Once, eating lunch in hall as a student, jokes about the Catholic church were flying around when it became clear that we were greatly offending the sole Catholic amongst us. I immediately felt shamed by having joined in, but Catholics had seemed a legitimate target; wealthy and powerful as a church, a righteous target for liberals with their divorce and abortion restrictions, wearing stupid clothes and generally a symbol of the corrupt Old World. And yet, I couldn't help noticing that we were making these jokes in an institution that didn't let Catholics in for four centuries, that existed in one sense to bolster the power of the Anglican aristocracy and in which the jokes we were making were centuries-old echoes of those of our forebears. No one remembers what Fireworks Night is about, but like other Anti-Catholic feeling in this country, the embers of its meaning still glow somewhere in our consciousness.
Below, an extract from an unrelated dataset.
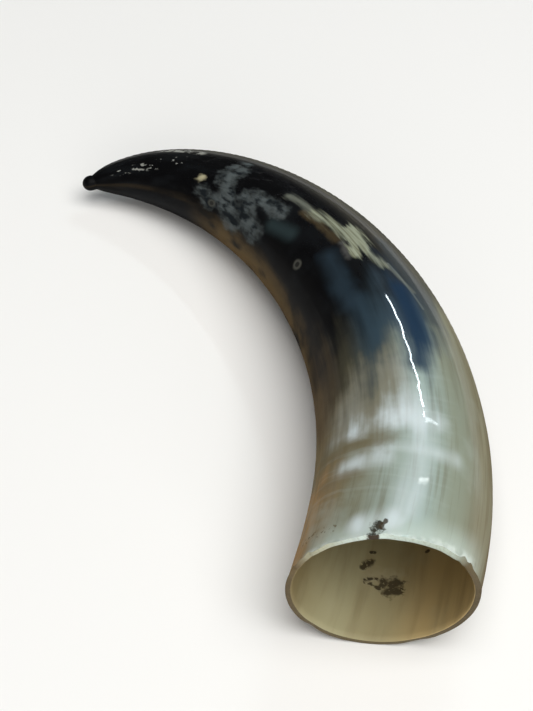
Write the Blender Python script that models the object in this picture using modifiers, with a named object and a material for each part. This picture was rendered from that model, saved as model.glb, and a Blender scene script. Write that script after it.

Caricaturing Catholics as insufferably smug is a tired stereotype
That there existed Catholics who genuinely did want to convert us all should not be in doubt. Our existential fear of them needed at least some degree of foundation to make sense. But in the end they were so far from conquering and converting us that today it is difficult to see what so much of the fuss in our history is about. It seems a joke, which is why we joke about it. Our uneasy coexistence with 21st Century Islam is likely to be similar, and I have little doubt that a hundred years from now, children in an ever browner Britain will be slightly confused as to what the vaguely anti-Muslim jokes they are repeating actually mean, still less think anything malicious of them, or understand them as echoes of a more fearful time.